Data extracted from a collection:
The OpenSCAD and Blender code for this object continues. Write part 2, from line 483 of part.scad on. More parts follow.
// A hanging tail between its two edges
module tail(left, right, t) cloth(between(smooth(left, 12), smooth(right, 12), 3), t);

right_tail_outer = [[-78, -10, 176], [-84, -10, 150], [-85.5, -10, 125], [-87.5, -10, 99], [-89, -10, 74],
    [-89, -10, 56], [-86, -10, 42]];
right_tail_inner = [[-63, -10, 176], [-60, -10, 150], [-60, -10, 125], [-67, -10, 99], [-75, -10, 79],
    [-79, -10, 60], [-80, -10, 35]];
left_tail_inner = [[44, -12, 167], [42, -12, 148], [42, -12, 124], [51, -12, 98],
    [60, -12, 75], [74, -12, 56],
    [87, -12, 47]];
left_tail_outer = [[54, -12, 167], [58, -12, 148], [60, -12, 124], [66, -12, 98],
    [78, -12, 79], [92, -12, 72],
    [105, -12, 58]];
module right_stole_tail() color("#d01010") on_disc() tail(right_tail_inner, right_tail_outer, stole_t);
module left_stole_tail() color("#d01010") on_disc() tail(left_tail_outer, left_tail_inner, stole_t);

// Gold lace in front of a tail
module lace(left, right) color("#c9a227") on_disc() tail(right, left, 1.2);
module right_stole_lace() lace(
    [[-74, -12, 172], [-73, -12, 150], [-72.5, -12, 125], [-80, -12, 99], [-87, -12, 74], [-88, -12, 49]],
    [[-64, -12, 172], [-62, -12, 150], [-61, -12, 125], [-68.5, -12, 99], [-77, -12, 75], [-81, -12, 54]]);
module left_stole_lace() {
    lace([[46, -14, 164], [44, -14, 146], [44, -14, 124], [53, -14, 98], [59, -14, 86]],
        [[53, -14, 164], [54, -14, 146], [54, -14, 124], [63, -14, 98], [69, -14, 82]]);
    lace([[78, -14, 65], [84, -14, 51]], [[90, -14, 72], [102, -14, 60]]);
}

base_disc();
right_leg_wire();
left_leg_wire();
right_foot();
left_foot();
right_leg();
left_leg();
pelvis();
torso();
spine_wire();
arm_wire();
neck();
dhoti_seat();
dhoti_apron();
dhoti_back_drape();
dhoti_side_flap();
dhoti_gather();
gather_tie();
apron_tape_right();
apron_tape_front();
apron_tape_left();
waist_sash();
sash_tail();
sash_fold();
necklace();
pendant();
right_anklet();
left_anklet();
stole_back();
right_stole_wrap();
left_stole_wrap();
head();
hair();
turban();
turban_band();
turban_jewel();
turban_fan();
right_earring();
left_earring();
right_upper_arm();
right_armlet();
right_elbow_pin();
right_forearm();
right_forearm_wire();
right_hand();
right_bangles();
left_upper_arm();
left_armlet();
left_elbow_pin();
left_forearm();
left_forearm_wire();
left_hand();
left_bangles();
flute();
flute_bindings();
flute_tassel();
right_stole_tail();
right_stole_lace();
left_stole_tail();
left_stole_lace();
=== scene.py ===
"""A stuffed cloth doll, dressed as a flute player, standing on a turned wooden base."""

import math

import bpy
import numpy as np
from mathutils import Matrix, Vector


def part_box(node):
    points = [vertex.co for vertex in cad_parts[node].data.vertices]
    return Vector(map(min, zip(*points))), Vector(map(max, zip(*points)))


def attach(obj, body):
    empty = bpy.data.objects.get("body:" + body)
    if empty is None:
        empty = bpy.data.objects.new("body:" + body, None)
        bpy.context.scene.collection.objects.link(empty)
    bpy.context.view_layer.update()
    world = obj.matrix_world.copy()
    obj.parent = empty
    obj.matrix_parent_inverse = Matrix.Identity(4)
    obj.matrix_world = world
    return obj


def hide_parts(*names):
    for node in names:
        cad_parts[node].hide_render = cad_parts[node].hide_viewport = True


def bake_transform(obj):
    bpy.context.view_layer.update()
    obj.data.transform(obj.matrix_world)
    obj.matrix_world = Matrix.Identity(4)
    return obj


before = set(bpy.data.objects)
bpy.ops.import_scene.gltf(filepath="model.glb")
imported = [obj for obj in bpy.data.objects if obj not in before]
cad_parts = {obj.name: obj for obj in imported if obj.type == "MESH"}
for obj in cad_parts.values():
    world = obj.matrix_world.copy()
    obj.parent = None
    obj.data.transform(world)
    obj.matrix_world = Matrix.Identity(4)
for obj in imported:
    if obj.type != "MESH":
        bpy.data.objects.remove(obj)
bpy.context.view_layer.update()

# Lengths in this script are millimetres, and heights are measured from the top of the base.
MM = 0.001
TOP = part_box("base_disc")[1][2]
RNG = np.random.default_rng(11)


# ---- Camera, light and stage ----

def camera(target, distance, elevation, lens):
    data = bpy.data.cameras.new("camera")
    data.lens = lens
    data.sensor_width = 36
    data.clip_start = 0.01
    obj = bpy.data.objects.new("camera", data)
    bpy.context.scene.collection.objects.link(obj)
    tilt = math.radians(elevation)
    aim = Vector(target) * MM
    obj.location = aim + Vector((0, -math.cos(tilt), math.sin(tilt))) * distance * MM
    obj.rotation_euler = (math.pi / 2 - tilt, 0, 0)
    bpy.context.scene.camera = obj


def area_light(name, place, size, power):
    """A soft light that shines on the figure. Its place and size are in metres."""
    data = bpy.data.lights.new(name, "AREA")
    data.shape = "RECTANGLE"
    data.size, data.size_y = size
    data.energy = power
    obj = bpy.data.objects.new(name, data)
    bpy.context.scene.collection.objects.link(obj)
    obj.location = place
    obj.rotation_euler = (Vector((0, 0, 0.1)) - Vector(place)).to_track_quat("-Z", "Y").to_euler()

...

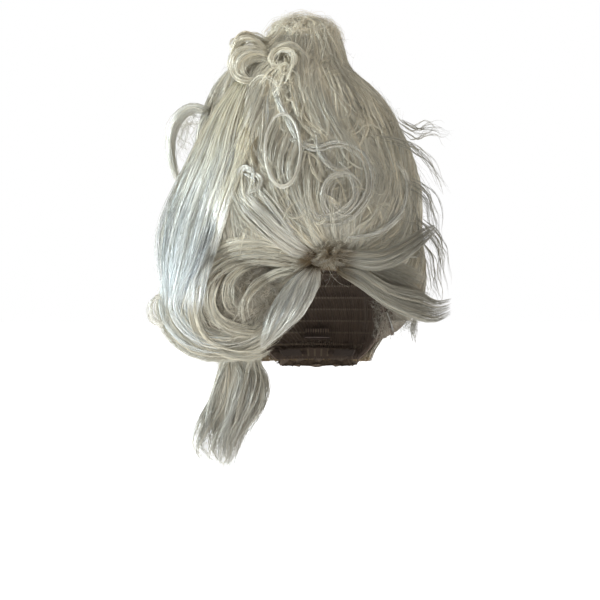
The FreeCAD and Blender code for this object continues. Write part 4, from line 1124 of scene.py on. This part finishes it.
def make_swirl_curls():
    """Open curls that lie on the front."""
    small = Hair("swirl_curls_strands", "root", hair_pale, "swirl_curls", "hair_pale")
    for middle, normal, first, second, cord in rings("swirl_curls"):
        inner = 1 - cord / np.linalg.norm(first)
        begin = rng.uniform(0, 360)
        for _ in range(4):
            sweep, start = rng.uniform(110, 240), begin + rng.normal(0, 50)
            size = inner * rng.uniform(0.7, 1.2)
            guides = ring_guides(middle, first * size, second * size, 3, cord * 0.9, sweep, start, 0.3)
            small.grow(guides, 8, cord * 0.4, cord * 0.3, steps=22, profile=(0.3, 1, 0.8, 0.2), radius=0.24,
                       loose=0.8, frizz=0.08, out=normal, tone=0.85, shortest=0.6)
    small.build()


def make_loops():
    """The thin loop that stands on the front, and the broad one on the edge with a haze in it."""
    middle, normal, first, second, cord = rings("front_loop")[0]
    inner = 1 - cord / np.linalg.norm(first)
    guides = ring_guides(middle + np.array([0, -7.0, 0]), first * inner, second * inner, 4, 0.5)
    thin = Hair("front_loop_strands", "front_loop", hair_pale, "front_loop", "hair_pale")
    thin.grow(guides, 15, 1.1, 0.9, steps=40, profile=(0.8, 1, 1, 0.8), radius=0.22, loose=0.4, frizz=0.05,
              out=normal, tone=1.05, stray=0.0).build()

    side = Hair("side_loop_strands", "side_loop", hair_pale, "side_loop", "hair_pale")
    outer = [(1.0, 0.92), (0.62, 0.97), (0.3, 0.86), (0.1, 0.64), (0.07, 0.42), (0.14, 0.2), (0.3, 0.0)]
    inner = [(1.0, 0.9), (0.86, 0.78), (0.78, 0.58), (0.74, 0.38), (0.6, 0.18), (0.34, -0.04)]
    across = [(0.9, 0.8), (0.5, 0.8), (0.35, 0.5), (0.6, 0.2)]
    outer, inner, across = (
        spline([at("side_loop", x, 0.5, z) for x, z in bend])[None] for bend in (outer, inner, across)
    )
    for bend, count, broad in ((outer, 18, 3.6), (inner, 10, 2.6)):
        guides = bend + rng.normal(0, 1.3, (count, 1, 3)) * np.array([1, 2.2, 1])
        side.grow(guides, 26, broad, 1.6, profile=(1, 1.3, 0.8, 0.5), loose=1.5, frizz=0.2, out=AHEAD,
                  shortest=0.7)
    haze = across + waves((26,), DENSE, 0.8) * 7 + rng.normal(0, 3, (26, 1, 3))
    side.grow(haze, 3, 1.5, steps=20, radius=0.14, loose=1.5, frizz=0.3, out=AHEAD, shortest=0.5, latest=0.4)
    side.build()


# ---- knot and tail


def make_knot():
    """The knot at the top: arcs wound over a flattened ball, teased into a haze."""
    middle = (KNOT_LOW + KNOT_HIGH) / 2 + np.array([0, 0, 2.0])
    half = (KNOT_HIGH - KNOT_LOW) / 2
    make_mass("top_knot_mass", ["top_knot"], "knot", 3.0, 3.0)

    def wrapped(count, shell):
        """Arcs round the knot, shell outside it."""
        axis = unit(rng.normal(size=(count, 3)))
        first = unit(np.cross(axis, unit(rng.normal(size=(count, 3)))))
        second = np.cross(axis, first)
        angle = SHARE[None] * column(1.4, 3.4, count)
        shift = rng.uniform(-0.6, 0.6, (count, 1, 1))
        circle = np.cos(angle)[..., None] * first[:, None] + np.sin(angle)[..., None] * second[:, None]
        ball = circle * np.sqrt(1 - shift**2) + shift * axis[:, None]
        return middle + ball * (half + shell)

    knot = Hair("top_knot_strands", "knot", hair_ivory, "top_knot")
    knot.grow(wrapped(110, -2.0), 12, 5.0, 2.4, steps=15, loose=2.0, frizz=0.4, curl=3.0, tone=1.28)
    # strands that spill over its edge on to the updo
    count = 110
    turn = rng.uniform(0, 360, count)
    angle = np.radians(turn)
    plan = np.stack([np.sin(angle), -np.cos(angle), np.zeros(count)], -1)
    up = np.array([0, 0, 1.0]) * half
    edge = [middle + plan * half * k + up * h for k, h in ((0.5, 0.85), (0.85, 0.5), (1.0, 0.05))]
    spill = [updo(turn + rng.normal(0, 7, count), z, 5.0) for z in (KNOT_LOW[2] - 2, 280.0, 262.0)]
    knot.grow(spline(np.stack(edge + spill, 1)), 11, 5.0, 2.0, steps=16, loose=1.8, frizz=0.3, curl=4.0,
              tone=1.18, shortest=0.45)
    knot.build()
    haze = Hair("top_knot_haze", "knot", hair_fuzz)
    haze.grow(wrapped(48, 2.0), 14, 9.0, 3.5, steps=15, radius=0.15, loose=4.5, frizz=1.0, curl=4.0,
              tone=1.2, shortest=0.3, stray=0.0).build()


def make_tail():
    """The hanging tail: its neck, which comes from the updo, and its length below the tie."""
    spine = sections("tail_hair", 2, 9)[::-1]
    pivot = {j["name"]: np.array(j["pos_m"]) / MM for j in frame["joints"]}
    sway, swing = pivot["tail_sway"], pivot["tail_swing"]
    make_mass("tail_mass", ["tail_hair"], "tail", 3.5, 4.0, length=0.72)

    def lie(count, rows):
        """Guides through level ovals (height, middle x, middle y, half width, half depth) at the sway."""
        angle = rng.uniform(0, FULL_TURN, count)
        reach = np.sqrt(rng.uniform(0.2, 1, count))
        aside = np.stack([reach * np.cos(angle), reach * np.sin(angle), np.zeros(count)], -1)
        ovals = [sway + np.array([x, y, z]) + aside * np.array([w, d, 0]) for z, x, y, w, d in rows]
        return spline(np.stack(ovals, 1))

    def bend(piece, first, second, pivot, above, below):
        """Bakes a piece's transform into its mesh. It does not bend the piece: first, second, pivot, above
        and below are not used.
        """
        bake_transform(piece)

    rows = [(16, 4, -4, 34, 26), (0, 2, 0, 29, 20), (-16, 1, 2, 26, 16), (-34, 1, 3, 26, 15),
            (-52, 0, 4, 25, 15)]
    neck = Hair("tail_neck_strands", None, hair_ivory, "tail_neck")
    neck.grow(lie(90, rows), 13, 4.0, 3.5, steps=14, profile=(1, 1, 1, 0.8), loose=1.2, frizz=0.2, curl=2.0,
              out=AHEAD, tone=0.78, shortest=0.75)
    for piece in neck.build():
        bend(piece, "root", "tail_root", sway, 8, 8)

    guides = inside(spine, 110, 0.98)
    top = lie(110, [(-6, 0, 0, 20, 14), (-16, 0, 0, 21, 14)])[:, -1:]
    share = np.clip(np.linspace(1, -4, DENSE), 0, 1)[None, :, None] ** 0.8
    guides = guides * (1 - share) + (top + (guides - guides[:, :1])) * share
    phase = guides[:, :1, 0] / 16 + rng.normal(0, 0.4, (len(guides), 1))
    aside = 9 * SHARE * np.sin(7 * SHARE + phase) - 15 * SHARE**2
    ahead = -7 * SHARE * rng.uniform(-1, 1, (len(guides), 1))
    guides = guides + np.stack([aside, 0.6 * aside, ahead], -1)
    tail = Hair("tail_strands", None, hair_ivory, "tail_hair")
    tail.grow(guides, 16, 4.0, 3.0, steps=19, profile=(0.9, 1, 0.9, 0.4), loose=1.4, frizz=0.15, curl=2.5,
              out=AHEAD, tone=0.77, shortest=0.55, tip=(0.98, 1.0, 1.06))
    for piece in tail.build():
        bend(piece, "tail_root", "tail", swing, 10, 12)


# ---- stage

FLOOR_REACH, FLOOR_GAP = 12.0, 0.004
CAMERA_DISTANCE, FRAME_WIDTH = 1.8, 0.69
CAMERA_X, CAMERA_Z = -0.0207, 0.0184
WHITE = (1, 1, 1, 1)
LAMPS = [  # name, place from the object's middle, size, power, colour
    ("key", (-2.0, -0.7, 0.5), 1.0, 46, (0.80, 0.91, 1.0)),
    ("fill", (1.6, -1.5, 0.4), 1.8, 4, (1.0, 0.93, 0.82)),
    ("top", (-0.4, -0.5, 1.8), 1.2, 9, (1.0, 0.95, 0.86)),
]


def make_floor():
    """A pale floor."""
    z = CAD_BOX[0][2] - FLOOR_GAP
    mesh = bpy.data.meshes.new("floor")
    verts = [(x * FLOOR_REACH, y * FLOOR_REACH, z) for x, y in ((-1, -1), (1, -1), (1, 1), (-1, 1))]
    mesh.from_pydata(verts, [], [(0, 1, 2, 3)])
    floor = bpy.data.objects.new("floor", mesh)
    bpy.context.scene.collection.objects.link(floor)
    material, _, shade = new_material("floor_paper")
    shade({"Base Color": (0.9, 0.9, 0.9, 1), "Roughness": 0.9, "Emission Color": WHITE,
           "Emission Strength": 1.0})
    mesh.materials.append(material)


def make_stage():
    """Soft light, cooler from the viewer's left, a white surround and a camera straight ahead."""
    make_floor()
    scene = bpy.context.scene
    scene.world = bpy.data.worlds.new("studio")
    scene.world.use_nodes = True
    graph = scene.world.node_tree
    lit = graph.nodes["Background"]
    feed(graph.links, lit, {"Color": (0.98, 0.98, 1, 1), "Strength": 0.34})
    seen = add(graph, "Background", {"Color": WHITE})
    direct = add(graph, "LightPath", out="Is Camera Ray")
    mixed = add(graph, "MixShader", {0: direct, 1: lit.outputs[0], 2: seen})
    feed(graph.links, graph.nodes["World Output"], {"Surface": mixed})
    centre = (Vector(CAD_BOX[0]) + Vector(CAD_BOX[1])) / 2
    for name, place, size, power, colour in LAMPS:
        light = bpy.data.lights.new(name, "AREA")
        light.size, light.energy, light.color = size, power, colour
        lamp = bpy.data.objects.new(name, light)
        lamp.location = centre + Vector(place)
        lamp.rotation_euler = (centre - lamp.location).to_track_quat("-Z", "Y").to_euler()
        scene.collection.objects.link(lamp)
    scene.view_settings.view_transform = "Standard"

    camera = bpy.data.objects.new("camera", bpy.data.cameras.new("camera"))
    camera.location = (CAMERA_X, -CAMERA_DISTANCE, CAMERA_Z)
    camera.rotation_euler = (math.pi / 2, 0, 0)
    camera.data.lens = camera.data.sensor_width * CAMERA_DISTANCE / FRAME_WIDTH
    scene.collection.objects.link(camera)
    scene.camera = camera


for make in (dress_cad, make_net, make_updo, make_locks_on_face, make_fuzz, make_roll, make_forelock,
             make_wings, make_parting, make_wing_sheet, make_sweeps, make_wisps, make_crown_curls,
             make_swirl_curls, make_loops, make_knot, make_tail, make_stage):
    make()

SET TASK. In the listing above, locate the line containing "base_disc();" and the line containing "obj.parent = None". Transcribe those two lines and everything between them, exactly as written.

TASK RESULT.
base_disc();
right_leg_wire();
left_leg_wire();
right_foot();
left_foot();
right_leg();
left_leg();
pelvis();
torso();
spine_wire();
arm_wire();
neck();
dhoti_seat();
dhoti_apron();
dhoti_back_drape();
dhoti_side_flap();
dhoti_gather();
gather_tie();
apron_tape_right();
apron_tape_front();
apron_tape_left();
waist_sash();
sash_tail();
sash_fold();
necklace();
pendant();
right_anklet();
left_anklet();
stole_back();
right_stole_wrap();
left_stole_wrap();
head();
hair();
turban();
turban_band();
turban_jewel();
turban_fan();
right_earring();
left_earring();
right_upper_arm();
right_armlet();
right_elbow_pin();
right_forearm();
right_forearm_wire();
right_hand();
right_bangles();
left_upper_arm();
left_armlet();
left_elbow_pin();
left_forearm();
left_forearm_wire();
left_hand();
left_bangles();
flute();
flute_bindings();
flute_tassel();
right_stole_tail();
right_stole_lace();
left_stole_tail();
left_stole_lace();
=== scene.py ===
"""A stuffed cloth doll, dressed as a flute player, standing on a turned wooden base."""

import math

import bpy
import numpy as np
from mathutils import Matrix, Vector


def part_box(node):
    points = [vertex.co for vertex in cad_parts[node].data.vertices]
    return Vector(map(min, zip(*points))), Vector(map(max, zip(*points)))


def attach(obj, body):
    empty = bpy.data.objects.get("body:" + body)
    if empty is None:
        empty = bpy.data.objects.new("body:" + body, None)
        bpy.context.scene.collection.objects.link(empty)
    bpy.context.view_layer.update()
    world = obj.matrix_world.copy()
    obj.parent = empty
    obj.matrix_parent_inverse = Matrix.Identity(4)
    obj.matrix_world = world
    return obj


def hide_parts(*names):
    for node in names:
        cad_parts[node].hide_render = cad_parts[node].hide_viewport = True


def bake_transform(obj):
    bpy.context.view_layer.update()
    obj.data.transform(obj.matrix_world)
    obj.matrix_world = Matrix.Identity(4)
    return obj


before = set(bpy.data.objects)
bpy.ops.import_scene.gltf(filepath="model.glb")
imported = [obj for obj in bpy.data.objects if obj not in before]
cad_parts = {obj.name: obj for obj in imported if obj.type == "MESH"}
for obj in cad_parts.values():
    world = obj.matrix_world.copy()
    obj.parent = None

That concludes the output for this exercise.